EXERCISE TASK:
Line by line, reproduce exactly the beginning of the listing below, ending with the line that contains "const PILE_EDGE_SEGMENTS = 5;" and adding nothing.

GIVEN INFORMATION:
+ + + + + + +
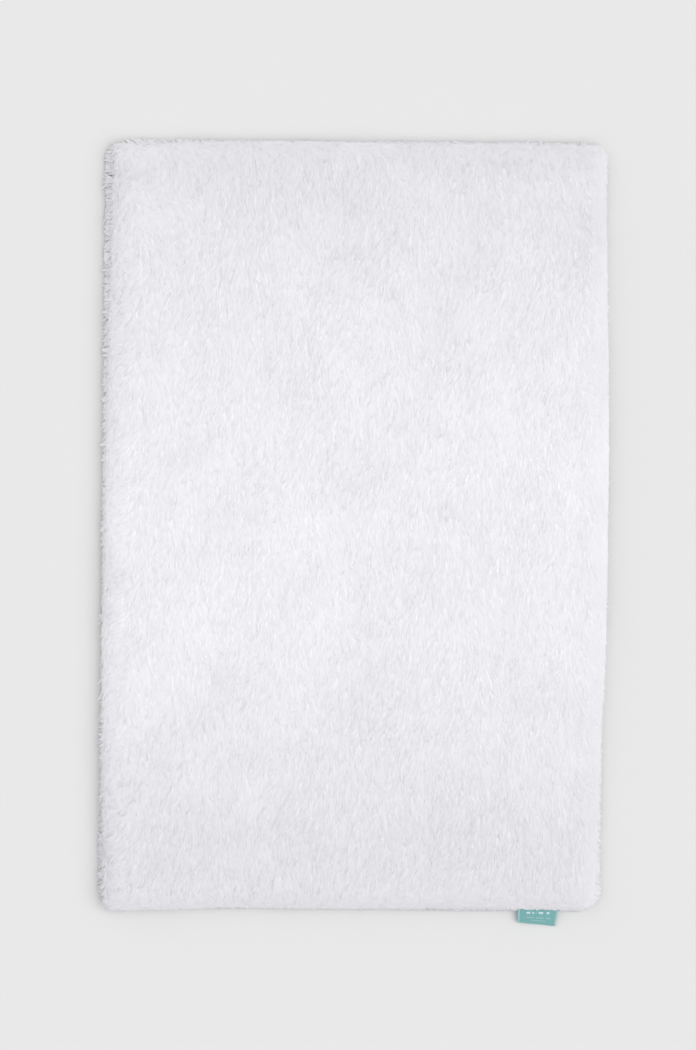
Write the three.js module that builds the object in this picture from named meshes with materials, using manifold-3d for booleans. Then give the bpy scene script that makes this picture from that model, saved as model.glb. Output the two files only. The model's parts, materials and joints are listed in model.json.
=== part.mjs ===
// Plush bath mat: a foam slab in a long-pile cover, sewn to an anti-slip backing inside a bound edge,
// with a folded ribbon label that swings on the edge seam.
// Millimetres. +Z is up, +Y runs along the mat, and the origin is on the floor under the mat's middle.
import * as THREE from "three";
import { mergeVertices } from "three/addons/utils/BufferGeometryUtils.js";
import Module from "manifold-3d";

// Plan sizes: the backing is the widest cloth, and every other outline is an inset of it.
const BASE_WIDTH = 510;
const BASE_LENGTH = 790;
const CORNER_RADIUS = 20;
const LEAST_RADIUS = 2;
const CORNER_SEGMENTS = 6;

// Thicknesses, from the floor up.
const PLY_GAP = 0.3;
const DOT_HEIGHT = 1.0;
const COATING_THICKNESS = 0.5;
const BACKING_THICKNESS = 0.8;
const GROUND_THICKNESS = 1.2;
const FOAM_THICKNESS = 15;
const PILE_THICKNESS = 9.6;

// The cover's side: a flange sewn to the backing, a wall round the foam, and the pile that hides both.
const FLANGE_WIDTH = 8;
const PILE_SETBACK = 1.5;
const PILE_EDGE_RADIUS = 12;
const PILE_EDGE_SEGMENTS = 5;

// The tape folded round the edges of the flange and the backing.
const TAPE_THICKNESS = 0.8;
const TAPE_LAP = 6;
const THREAD_WIDTH = 0.6;
const THREAD_THICKNESS = 0.4;
const BOBBIN_THICKNESS = 0.3;
const STITCH_INSET = 3;

// Moulded grip dots under the coating, in a triangular lattice with one dot at the origin.
const DOT_PITCH = 50;
const DOT_RADIUS = 6;
const DOT_TAPER = 1;
const DOT_SIDES = 8;
const DOT_ROOT = 0.25;
const DOT_MARGIN = 14;

// The ribbon label: its two ends are sewn down on the tape, and its folded end droops to the floor.
const LABEL_WIDTH = 42;
const LABEL_LENGTH = 16;
const LABEL_PLY = 0.35;
const LABEL_FROM_SIDE = 59;
const LABEL_OVER_STITCH = 3;
const LABEL_TO_WALL_GAP = 1;
const LABEL_SWING_GAP = 0.8;
const LABEL_FLOOR_GAP = 0.4;
const LABEL_TO_PILE_GAP = 0.6;
const FOLD_SEGMENTS = 5;

// Heights of the layers, each ply resting on the one below with a ply gap between them.
const coatingBottom = DOT_HEIGHT;
const coatingTop = coatingBottom + COATING_THICKNESS;
const backingBottom = coatingTop + PLY_GAP;
const backingTop = backingBottom + BACKING_THICKNESS;
const coverBottom = backingTop + PLY_GAP;
const flangeTop = coverBottom + GROUND_THICKNESS;
const foamTop = coverBottom + FOAM_THICKNESS;
const cavityTop = foamTop + PLY_GAP;
const pileTop = cavityTop + GROUND_THICKNESS + PILE_THICKNESS;
const tapeBottom = backingBottom - PLY_GAP - TAPE_THICKNESS;
const tapeTop = flangeTop + PLY_GAP + TAPE_THICKNESS;
const threadTop = tapeTop + PLY_GAP + THREAD_THICKNESS;
const labelThickness = 2 * LABEL_PLY + PLY_GAP;
const labelBottom = threadTop + PLY_GAP;
const pileBottom = labelBottom + labelThickness + LABEL_TO_PILE_GAP;

// Insets from the backing's outline. A negative one lies outside it.
const tapeInnerFace = -PLY_GAP;
const tapeOuterFace = tapeInnerFace - TAPE_THICKNESS;
const cavityInset = FLANGE_WIDTH + GROUND_THICKNESS;
const foamInset = cavityInset + PLY_GAP;
const coatingInset = TAPE_LAP + PLY_GAP;
const labelRootLimit = FLANGE_WIDTH - LABEL_TO_WALL_GAP;
const labelRootInset = Math.min(STITCH_INSET + THREAD_WIDTH + LABEL_OVER_STITCH, labelRootLimit);
const labelMiddle = BASE_WIDTH / 2 - LABEL_FROM_SIDE;

const wasm = await Module();
wasm.setup();

const cloth = new THREE.MeshStandardMaterial({ color: 0xf0eff4, roughness: 1, metalness: 0 });
const tape = new THREE.MeshStandardMaterial({ color: 0xe9e8ec, roughness: 0.9, metalness: 0 });
const thread = new THREE.MeshStandardMaterial({ color: 0xe2e1e4, roughness: 0.7, metalness: 0 });
const foam = new THREE.MeshStandardMaterial({ color: 0xf3ead2, roughness: 0.95, metalness: 0 });
const backing = new THREE.MeshStandardMaterial({ color: 0xdcdcdf, roughness: 0.9, metalness: 0 });
const latex = new THREE.MeshStandardMaterial({ color: 0xd6d8d8, roughness: 0.55, metalness: 0 });
const ribbon = new THREE.MeshStandardMaterial({ color: 0x86c4c4, roughness: 0.5, metalness: 0 });

// A closed geometry as a solid that can be joined and cut.
function solidOf(geometry) {
  const bare = new THREE.BufferGeometry();
  bare.setAttribute("position", geometry.getAttribute("position"));
  bare.setIndex(geometry.getIndex());
  const merged = mergeVertices(bare, 1e-4);
  return new wasm.Manifold(
    new wasm.Mesh({
      numProp: 3,
      vertProperties: merged.getAttribute("position").array,
      triVerts: new Uint32Array(merged.getIndex().array),
    }),
  );
}

// A solid as a geometry that a mesh can show.
function geometryOf(solid) {
  const { vertProperties, triVerts } = solid.getMesh();
  const geometry = new THREE.BufferGeometry();
  geometry.setAttribute("position", new THREE.BufferAttribute(vertProperties, 3));
  geometry.setIndex(new THREE.BufferAttribute(triVerts, 1));
  geometry.computeVertexNormals();
  return geometry;
}

function namedMesh(name, geometry, material) {
  const mesh = new THREE.Mesh(geometry, material);
  mesh.name = name;
  return mesh;
}

// The backing's outline, moved inwards by an inset, with its corners still concentric.
function outline(inset) {
  const halfWidth = BASE_WIDTH / 2 - inset;
  const halfLength = BASE_LENGTH / 2 - inset;
  const radius = Math.max(CORNER_RADIUS - inset, LEAST_RADIUS);
  const centres = [
    [halfWidth - radius, halfLength - radius],
    [radius - halfWidth, halfLength - radius],
    [radius - halfWidth, radius - halfLength],
    [halfWidth - radius, radius - halfLength],
  ];
  const shape = new THREE.Shape();
  centres.forEach(([x, y], quarter) => {
    const start = (quarter * Math.PI) / 2;
    shape.absarc(x, y, radius, start, start + Math.PI / 2, false);
  });
  return shape;
}

function slab(inset, bottom, top) {
  const geometry = new THREE.ExtrudeGeometry(outline(inset), {
    depth: top - bottom,
    bevelEnabled: false,
    curveSegments: CORNER_SEGMENTS,
  });
  return solidOf(geometry.translate(0, 0, bottom));
}

// A closed loop of rectangular section that follows the mat's edge.
function loop(outerInset, width, bottom, top) {
  return slab(outerInset, bottom, top).subtract(slab(outerInset + width, bottom - 1, top + 1));
}

// The space that the pile fills: upright at the bottom, and rounded over at the top edge.
function pileBody() {
  const geometry = new THREE.ExtrudeGeometry(outline(PILE_SETBACK + PILE_EDGE_RADIUS), {
    depth: pileTop - PILE_EDGE_RADIUS,
    bevelEnabled: true,
    bevelThickness: PILE_EDGE_RADIUS,
    bevelSize: PILE_EDGE_RADIUS,
    bevelSegments: PILE_EDGE_SEGMENTS,
    curveSegments: CORNER_SEGMENTS,
  });
  const below = slab(-PILE_EDGE_RADIUS, -2 * PILE_EDGE_RADIUS, pileBottom);
  return solidOf(geometry).subtract(below);
}

function furCover() {
  const flange = slab(0, coverBottom, flangeTop);
  const wall = slab(FLANGE_WIDTH, coverBottom, pileBottom + 1);
  const cavity = slab(cavityInset, coverBottom - 1, cavityTop);
  const solid = flange.add(wall).add(pileBody()).subtract(cavity);
  return namedMesh("fur_cover", geometryOf(solid), cloth);
}

function foamCore() {
  return namedMesh("foam_core", geometryOf(slab(foamInset, coverBottom, foamTop)), foam);
}

function backingCloth() {
  return namedMesh("backing_cloth", geometryOf(slab(0, backingBottom, backingTop)), backing);
}

function edgeBinding() {
  const outside = loop(tapeOuterFace, TAPE_LAP - tapeOuterFace, tapeBottom, tapeTop);
  const sewnEdges = slab(tapeInnerFace, tapeBottom + TAPE_THICKNESS, tapeTop - TAPE_THICKNESS);
  return namedMesh("edge_binding", geometryOf(outside.subtract(sewnEdges)), tape);
}

function needleThread() {
  const solid = loop(STITCH_INSET, THREAD_WIDTH, threadTop - THREAD_THICKNESS, threadTop);
  return namedMesh("needle_thread", geometryOf(solid), thread);
}

function bobbinThread() {
  const top = tapeBottom - PLY_GAP;
  const solid = loop(STITCH_INSET, THREAD_WIDTH, top - BOBBIN_THICKNESS, top);
  return namedMesh("bobbin_thread", geometryOf(solid), thread);
}

// Centres of the grip dots that lie wholly under the coating.
function dotCentres() {
  const rowPitch = (DOT_PITCH * Math.sqrt(3)) / 2;
  const reachX = BASE_WIDTH / 2 - coatingInset - DOT_MARGIN;
  const reachY = BASE_LENGTH / 2 - coatingInset - DOT_MARGIN;
  const rows = Math.floor(reachY / rowPitch);
  const columns = Math.ceil(reachX / DOT_PITCH);
  const centres = [];
  for (let row = -rows; row <= rows; row += 1) {
    const shift = row % 2 === 0 ? 0 : DOT_PITCH / 2;
    for (let column = -columns; column <= columns; column += 1) {
      const x = column * DOT_PITCH + shift;
      if (Math.abs(x) <= reachX) centres.push([x, row * rowPitch]);
    }
  }
  return centres;
}

function gripCoating() {
  const height = DOT_HEIGHT + DOT_ROOT;
  const dots = dotCentres().map(([x, y]) => {
    const dot = new THREE.CylinderGeometry(DOT_RADIUS, DOT_RADIUS - DOT_TAPER, height, DOT_SIDES);
    return solidOf(dot.rotateX(Math.PI / 2).translate(x, y, height / 2));
  });
  const film = slab(coatingInset, coatingBottom, coatingTop);
  const solid = dots.reduce((whole, dot) => whole.add(dot), film);
  return namedMesh("grip_coating", geometryOf(solid), latex);
}

// The ribbon's two sewn ends, pressed flat over the needle thread and under the pile.
function labelRoot() {
  const length = labelRootInset - tapeOuterFace;
  const middle = tapeOuterFace + length / 2 - BASE_LENGTH / 2;
  const geometry = new THREE.BoxGeometry(LABEL_WIDTH, length, labelThickness);
  geometry.translate(labelMiddle, middle, labelBottom + labelThickness / 2);
  return namedMesh("label_root", geometry, ribbon);
}

// Two plies of ribbon joined by the fold at the free end, drawn from the hinge line towards -Y.
function labelFlap() {
  const outerRadius = labelThickness / 2;
  const innerRadius = PLY_GAP / 2;
  const foldCentre = LABEL_LENGTH - outerRadius;
  const section = new THREE.Shape();
  section.moveTo(0, outerRadius);
  section.lineTo(foldCentre, outerRadius);
  section.absarc(foldCentre, 0, outerRadius, Math.PI / 2, -Math.PI / 2, true);
  section.lineTo(0, -outerRadius);
  section.lineTo(0, -innerRadius);
  section.lineTo(foldCentre, -innerRadius);
  section.absarc(foldCentre, 0, innerRadius, -Math.PI / 2, Math.PI / 2, false);
  section.lineTo(0, innerRadius);
  section.closePath();
  const geometry = new THREE.ExtrudeGeometry(section, {
    depth: LABEL_WIDTH,
    bevelEnabled: false,
    curveSegments: FOLD_SEGMENTS,
  });
  // The section's length turns from +X to -Y, its thickness from +Y to +Z, and its depth to -X.
  const toMat = new THREE.Matrix4().makeBasis(
    new THREE.Vector3(0, -1, 0),
    new THREE.Vector3(0, 0, 1),
    new THREE.Vector3(-1, 0, 0),
  );
  geometry.applyMatrix4(toMat).translate(LABEL_WIDTH / 2, 0, 0);
  return namedMesh("label_flap", geometry, ribbon);
}

// The line that the label swings on, just outside the binding. From it the flap droops to the floor.
function labelHinge() {
  const height = labelBottom + labelThickness / 2;
  const fall = labelBottom - LABEL_FLOOR_GAP;
  const reach = LABEL_LENGTH - labelThickness / 2;
  const hinge = new THREE.Group();
  hinge.position.set(labelMiddle, tapeOuterFace - BASE_LENGTH / 2 - LABEL_SWING_GAP, height);
  hinge.rotation.x = Math.asin(Math.min(fall / reach, 1));
  hinge.add(labelFlap());
  return hinge;
}

const bathMat = new THREE.Group();
bathMat.add(gripCoating());
bathMat.add(backingCloth());
bathMat.add(foamCore());
bathMat.add(furCover());
bathMat.add(edgeBinding());
bathMat.add(needleThread());
bathMat.add(bobbinThread());
bathMat.add(labelRoot());
bathMat.add(labelHinge());

export default bathMat;
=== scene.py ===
import json
import math

import bpy
import numpy as np
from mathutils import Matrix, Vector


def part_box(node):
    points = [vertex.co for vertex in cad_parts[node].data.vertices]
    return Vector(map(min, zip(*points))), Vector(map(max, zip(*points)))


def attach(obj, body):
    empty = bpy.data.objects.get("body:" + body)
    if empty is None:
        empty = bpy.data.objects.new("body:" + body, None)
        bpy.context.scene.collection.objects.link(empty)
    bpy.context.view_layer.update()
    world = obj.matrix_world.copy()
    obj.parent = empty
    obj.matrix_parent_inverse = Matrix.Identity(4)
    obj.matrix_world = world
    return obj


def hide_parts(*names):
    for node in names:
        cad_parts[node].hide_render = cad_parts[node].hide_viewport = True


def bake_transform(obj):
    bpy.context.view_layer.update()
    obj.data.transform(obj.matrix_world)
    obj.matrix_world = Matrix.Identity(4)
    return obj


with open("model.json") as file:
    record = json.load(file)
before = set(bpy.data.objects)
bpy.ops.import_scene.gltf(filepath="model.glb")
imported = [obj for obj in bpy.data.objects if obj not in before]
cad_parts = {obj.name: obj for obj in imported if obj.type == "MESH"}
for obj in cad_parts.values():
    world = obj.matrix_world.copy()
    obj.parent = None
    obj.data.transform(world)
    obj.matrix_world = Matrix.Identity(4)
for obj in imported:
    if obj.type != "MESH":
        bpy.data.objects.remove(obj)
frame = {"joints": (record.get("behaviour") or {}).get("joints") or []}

bl_info = {
    "name": "Plush Bath Mat",
    "version": (1, 0, 0),
    "blender": (4, 5, 0),
    "location": "3D View > Sidebar > Bath Mat",
    "description": "Dresses a bath mat's frame: combed pile, foam, backing, bound edge and ribbon label",
    "category": "Object",
}

UP = np.array([0.0, 0.0, 1.0])
MAT_BODY = "mat"

# The frame's heights and outlines, in metres.
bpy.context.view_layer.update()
COVER_LOW, COVER_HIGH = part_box("fur_cover")
FOAM_LOW, FOAM_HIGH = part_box("foam_core")
BACKING_LOW, BACKING_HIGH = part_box("backing_cloth")
GRIP_LOW, GRIP_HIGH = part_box("grip_coating")
TAPE_LOW, TAPE_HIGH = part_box("edge_binding")
NEEDLE_LOW, NEEDLE_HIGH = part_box("needle_thread")
BOBBIN_LOW, BOBBIN_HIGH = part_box("bobbin_thread")
ROOT_LOW, ROOT_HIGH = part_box("label_root")
FLAP_LOW, FLAP_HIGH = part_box("label_flap")
HINGE = next(joint for joint in frame["joints"] if joint["name"] == "label_swing")
HINGE_POINT = np.array(HINGE["pos_m"])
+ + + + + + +
WRITTEN ANSWER:
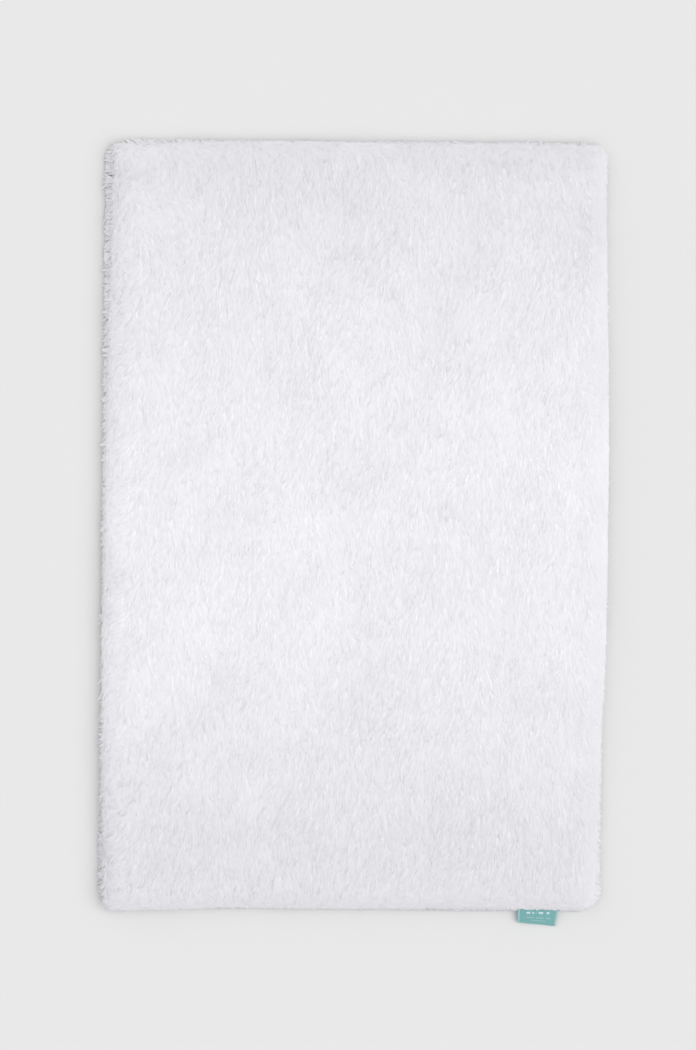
Write the three.js module that builds the object in this picture from named meshes with materials, using manifold-3d for booleans. Then give the bpy scene script that makes this picture from that model, saved as model.glb. Output the two files only. The model's parts, materials and joints are listed in model.json.
=== part.mjs ===
// Plush bath mat: a foam slab in a long-pile cover, sewn to an anti-slip backing inside a bound edge,
// with a folded ribbon label that swings on the edge seam.
// Millimetres. +Z is up, +Y runs along the mat, and the origin is on the floor under the mat's middle.
import * as THREE from "three";
import { mergeVertices } from "three/addons/utils/BufferGeometryUtils.js";
import Module from "manifold-3d";

// Plan sizes: the backing is the widest cloth, and every other outline is an inset of it.
const BASE_WIDTH = 510;
const BASE_LENGTH = 790;
const CORNER_RADIUS = 20;
const LEAST_RADIUS = 2;
const CORNER_SEGMENTS = 6;

// Thicknesses, from the floor up.
const PLY_GAP = 0.3;
const DOT_HEIGHT = 1.0;
const COATING_THICKNESS = 0.5;
const BACKING_THICKNESS = 0.8;
const GROUND_THICKNESS = 1.2;
const FOAM_THICKNESS = 15;
const PILE_THICKNESS = 9.6;

// The cover's side: a flange sewn to the backing, a wall round the foam, and the pile that hides both.
const FLANGE_WIDTH = 8;
const PILE_SETBACK = 1.5;
const PILE_EDGE_RADIUS = 12;
const PILE_EDGE_SEGMENTS = 5;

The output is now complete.